Father Quixote thrust the priest aside. He pulled the hundred-dollar bill off the statue’s robe, tearing the robe and the bill. There was a five-hundred-franc note pinned on the other side. This one came away easily and he let it drop. Several hundred-peseta notes were split in pieces when he snatched at them. He rolled them into a ball and tossed it away into the crowd. The dissident cheered and there were three or four voices which joined him. The Mexican lowered the pole of the statue’s stand which he was supporting and the whole affair reeled sideways so that Our Lady’s crown tipped drunkenly over her left eye. The weight was too much for another Mexican, who let go his pole and Our Lady went crashing to the earth. It was like the end of an orgy.

Both the substance of the passage and its telling are sunk in cliché. As a reader, one finds oneself an indifferent bystander at Quixote’s hour of heroism.
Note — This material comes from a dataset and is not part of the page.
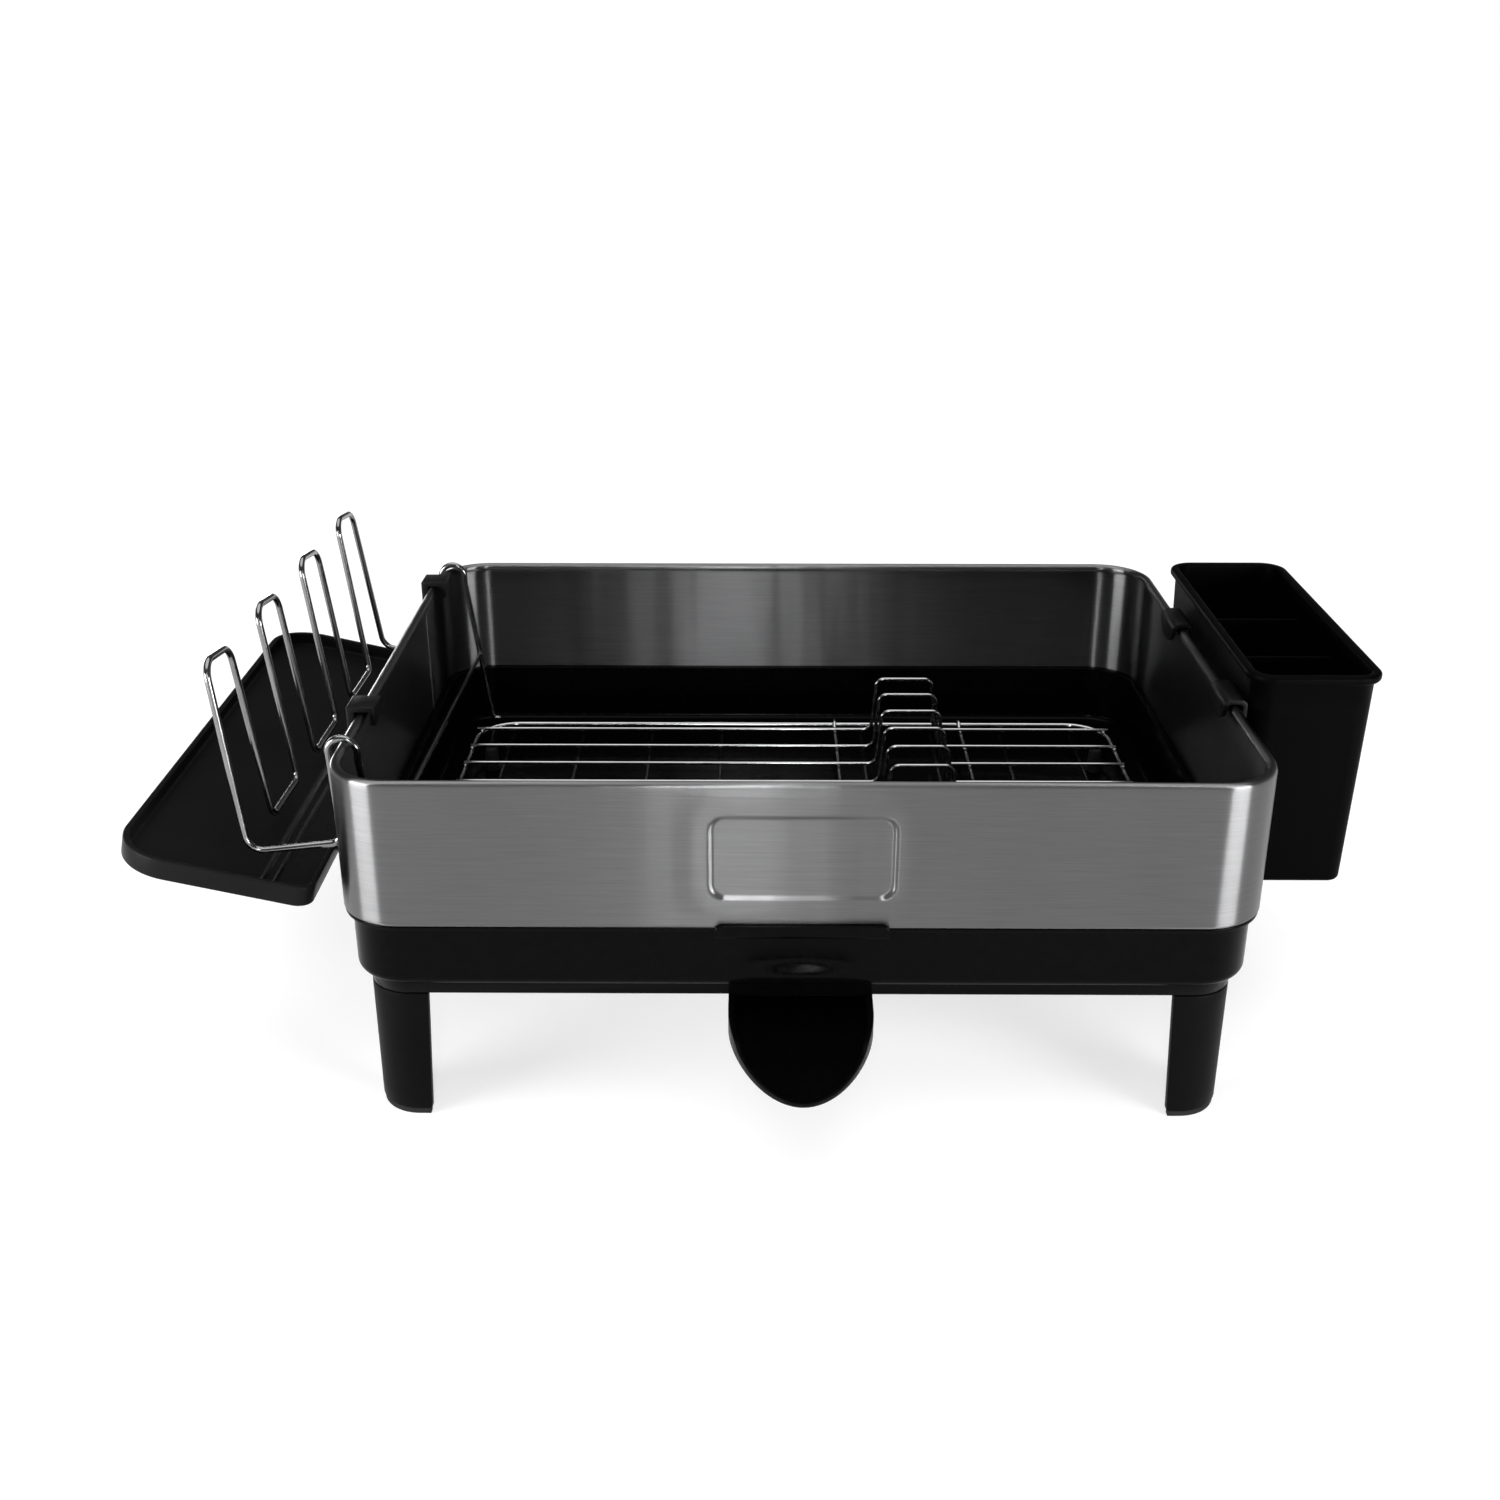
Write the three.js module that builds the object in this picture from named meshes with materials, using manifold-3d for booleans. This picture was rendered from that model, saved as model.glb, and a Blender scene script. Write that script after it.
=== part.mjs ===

Is it that Greene, like Blake’s Milton, writes in fetters when he writes of Angels and God, and at liberty when he writes of Devils and Hell? Certainly his sinners have a crackling particularity that his saints conspicuously lack. Yet something of the same narrowness goes into the creation of both, a dogmatic, two-dimensional vision of morality and its consequences for the human character. The sunny claustrophobia of Monsignor Quixote with its portrait of a man predestined for sainthood has, in the end, much the same oppressive quality as the dark claustrophobia of A Burnt Out Case or The Heart of the Matter. The coolness of Greene’s tone, with its magisterial assumptions and world-weary air, proceed from a cramped, and rather callow, view of good and evil. His hard-edged world of moral certitudes, despite all its plausible details, has never really been the same one where actual human beings dwell and suffer. It is, rather, a cardboard theater, full of brilliant lighting effects, where cut-out images are dragged up to heaven or down to hell on strings. J’Accuse and Monsignor Quixote are not late aberrations: they sit revealingly beside the earlier work, cruder than Greene’s best books, perhaps, but of a piece with them in their moral tunnel vision.